Set down exactly the lines of the listing below, please, beginning with the first and ending with the line that holds "square_radius = 3".
** start Record set **
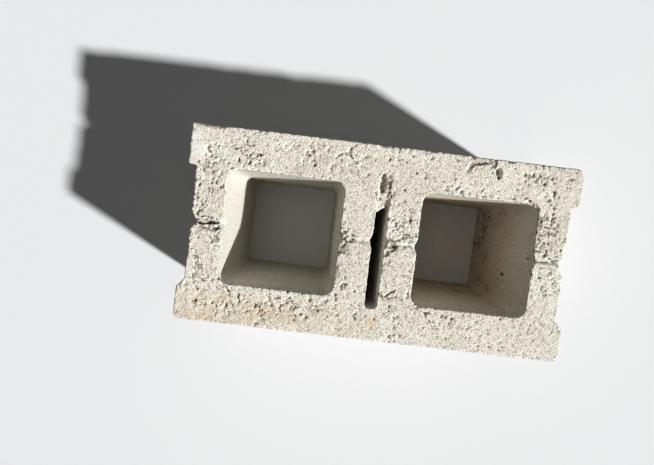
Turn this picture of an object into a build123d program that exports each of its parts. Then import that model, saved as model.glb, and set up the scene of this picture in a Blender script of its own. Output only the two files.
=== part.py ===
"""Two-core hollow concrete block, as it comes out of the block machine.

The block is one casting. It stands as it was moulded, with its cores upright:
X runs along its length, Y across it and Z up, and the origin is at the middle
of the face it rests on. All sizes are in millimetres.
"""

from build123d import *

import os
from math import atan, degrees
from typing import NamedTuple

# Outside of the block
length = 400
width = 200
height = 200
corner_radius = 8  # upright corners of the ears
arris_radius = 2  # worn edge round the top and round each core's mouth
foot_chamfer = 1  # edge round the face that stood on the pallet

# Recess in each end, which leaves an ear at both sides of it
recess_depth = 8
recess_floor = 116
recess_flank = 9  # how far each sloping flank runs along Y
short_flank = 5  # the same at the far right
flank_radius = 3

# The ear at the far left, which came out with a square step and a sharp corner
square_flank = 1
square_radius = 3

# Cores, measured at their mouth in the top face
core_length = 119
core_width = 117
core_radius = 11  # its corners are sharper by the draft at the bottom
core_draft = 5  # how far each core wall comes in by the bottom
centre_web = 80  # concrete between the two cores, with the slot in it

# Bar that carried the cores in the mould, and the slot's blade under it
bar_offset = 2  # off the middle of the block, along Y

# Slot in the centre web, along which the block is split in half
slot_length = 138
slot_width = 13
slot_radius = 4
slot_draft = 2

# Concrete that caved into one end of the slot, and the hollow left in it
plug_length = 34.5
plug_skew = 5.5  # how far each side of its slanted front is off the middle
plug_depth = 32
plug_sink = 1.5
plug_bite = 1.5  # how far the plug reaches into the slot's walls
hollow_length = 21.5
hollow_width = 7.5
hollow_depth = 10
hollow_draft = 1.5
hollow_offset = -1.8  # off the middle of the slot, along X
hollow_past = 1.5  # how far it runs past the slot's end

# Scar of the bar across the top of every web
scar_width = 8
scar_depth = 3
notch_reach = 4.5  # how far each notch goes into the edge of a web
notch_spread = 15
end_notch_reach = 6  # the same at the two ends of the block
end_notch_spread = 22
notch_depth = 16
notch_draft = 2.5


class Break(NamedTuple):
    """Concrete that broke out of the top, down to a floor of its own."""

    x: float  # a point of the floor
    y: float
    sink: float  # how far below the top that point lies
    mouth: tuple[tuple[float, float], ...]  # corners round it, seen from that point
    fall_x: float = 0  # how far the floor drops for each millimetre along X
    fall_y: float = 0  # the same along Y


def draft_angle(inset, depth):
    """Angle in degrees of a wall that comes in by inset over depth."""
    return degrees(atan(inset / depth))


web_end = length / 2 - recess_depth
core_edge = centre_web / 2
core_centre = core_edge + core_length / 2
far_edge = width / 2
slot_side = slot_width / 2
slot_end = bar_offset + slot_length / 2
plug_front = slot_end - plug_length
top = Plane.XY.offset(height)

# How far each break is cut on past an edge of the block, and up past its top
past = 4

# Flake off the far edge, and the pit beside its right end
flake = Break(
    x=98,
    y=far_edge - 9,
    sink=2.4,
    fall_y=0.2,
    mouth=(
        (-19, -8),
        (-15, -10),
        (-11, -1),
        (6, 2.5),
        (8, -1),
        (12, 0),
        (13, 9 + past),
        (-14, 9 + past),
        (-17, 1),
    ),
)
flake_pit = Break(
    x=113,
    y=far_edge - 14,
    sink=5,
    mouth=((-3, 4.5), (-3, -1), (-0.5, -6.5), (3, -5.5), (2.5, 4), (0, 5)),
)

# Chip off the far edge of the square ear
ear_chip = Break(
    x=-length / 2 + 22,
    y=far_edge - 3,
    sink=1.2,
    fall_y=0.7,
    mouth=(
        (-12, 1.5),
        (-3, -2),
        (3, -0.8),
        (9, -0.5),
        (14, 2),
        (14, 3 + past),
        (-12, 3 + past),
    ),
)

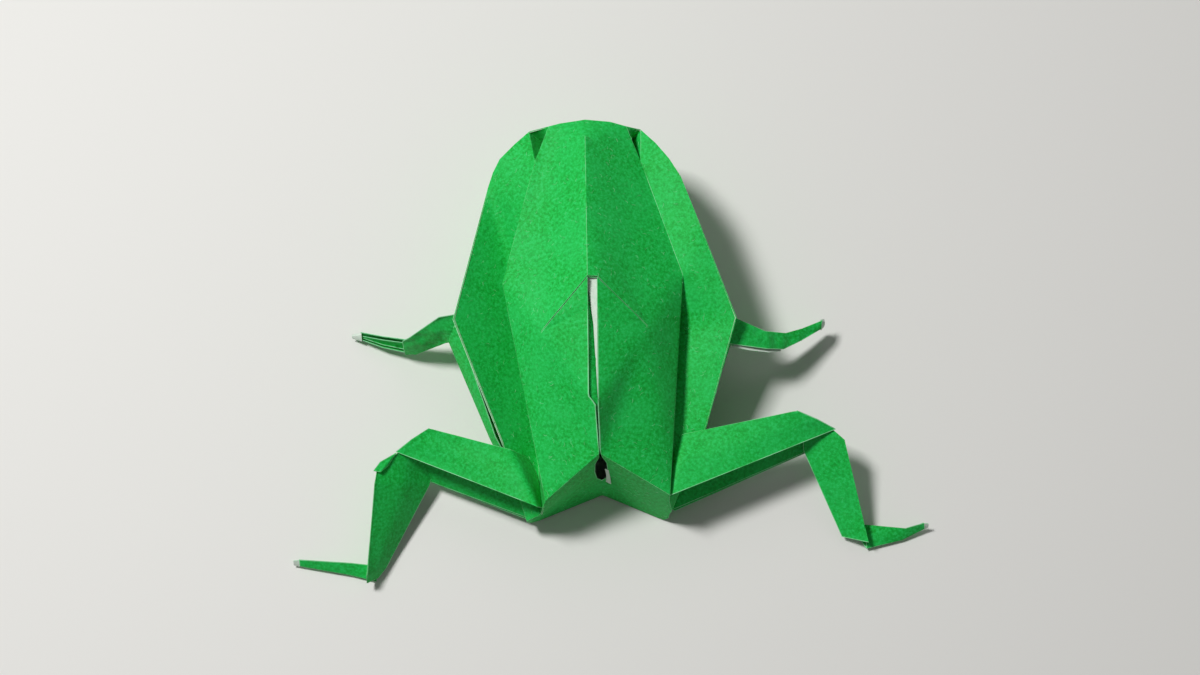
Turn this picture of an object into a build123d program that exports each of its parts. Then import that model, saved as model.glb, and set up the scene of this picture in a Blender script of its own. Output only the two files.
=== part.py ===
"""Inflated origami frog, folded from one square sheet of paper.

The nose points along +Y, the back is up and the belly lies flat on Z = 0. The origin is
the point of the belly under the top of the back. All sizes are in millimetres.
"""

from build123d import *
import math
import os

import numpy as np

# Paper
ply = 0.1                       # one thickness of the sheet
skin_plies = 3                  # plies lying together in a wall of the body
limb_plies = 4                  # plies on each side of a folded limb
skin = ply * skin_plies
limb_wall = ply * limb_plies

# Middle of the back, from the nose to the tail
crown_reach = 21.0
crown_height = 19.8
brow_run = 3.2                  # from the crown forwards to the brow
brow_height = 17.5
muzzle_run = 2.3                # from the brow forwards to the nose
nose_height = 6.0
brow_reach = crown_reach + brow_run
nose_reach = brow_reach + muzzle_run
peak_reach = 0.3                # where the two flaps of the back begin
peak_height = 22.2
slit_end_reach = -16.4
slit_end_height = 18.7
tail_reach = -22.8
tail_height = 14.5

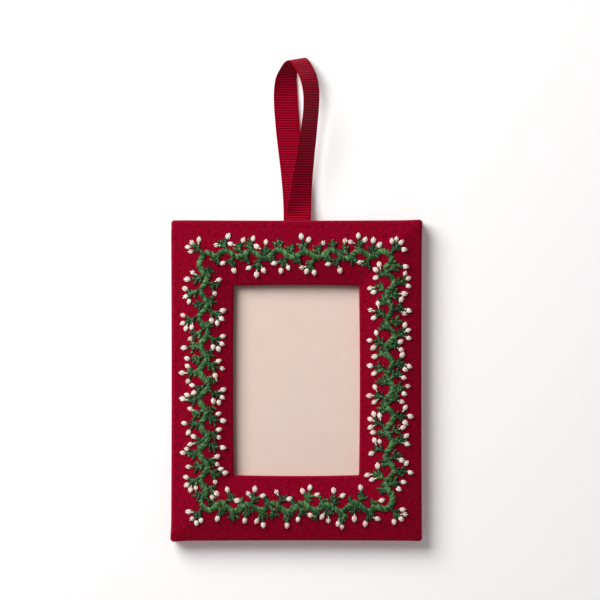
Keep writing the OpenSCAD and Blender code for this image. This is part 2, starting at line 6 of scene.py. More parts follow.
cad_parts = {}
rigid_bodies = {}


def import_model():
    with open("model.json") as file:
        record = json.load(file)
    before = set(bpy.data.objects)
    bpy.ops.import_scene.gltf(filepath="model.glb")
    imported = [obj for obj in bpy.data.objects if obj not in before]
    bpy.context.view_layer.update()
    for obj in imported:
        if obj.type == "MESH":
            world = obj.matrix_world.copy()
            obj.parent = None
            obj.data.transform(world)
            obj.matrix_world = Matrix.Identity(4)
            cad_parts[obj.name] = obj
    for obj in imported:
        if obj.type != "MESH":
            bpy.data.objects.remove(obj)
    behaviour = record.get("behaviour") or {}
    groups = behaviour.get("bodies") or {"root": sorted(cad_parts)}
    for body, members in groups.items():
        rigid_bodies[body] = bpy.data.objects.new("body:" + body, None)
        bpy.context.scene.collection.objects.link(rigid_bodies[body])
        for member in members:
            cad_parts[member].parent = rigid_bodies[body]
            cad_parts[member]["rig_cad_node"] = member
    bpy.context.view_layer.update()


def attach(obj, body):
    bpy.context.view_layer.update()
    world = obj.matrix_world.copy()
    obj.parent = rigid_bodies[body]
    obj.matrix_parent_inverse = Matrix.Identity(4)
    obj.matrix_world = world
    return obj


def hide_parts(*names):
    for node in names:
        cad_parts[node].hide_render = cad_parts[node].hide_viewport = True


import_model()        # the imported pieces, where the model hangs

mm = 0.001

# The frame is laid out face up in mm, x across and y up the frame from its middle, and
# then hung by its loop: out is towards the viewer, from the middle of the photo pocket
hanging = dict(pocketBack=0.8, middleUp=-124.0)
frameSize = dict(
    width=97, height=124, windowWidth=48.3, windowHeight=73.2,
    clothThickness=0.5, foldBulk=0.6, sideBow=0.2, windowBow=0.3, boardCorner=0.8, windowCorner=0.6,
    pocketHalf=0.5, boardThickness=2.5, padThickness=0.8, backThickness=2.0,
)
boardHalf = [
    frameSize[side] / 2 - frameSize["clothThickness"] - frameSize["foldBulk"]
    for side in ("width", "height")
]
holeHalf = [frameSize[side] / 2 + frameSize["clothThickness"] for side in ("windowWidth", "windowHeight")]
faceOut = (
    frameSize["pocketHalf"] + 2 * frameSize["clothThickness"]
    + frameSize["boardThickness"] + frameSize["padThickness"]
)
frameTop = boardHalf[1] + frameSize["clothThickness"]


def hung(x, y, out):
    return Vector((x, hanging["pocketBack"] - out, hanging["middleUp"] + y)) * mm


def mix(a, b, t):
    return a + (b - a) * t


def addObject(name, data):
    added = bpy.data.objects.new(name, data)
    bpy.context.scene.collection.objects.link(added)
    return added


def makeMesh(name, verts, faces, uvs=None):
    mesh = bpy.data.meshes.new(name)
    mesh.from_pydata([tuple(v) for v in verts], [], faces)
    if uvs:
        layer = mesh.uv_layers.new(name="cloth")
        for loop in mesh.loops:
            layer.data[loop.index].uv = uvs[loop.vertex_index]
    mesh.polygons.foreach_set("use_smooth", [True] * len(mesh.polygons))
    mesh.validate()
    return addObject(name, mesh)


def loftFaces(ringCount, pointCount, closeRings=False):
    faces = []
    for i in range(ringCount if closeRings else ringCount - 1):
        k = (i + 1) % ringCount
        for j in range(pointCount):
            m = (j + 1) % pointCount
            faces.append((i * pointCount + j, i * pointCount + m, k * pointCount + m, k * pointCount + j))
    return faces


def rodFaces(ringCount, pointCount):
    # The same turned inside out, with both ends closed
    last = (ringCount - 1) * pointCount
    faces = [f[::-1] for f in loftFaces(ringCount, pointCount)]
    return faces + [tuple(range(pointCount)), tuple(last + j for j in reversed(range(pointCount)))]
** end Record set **
Response:
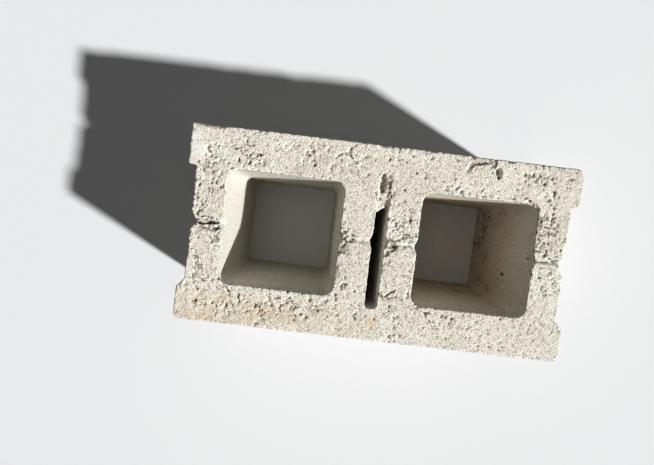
Turn this picture of an object into a build123d program that exports each of its parts. Then import that model, saved as model.glb, and set up the scene of this picture in a Blender script of its own. Output only the two files.
=== part.py ===
"""Two-core hollow concrete block, as it comes out of the block machine.

The block is one casting. It stands as it was moulded, with its cores upright:
X runs along its length, Y across it and Z up, and the origin is at the middle
of the face it rests on. All sizes are in millimetres.
"""

from build123d import *

import os
from math import atan, degrees
from typing import NamedTuple

# Outside of the block
length = 400
width = 200
height = 200
corner_radius = 8  # upright corners of the ears
arris_radius = 2  # worn edge round the top and round each core's mouth
foot_chamfer = 1  # edge round the face that stood on the pallet

# Recess in each end, which leaves an ear at both sides of it
recess_depth = 8
recess_floor = 116
recess_flank = 9  # how far each sloping flank runs along Y
short_flank = 5  # the same at the far right
flank_radius = 3

# The ear at the far left, which came out with a square step and a sharp corner
square_flank = 1
square_radius = 3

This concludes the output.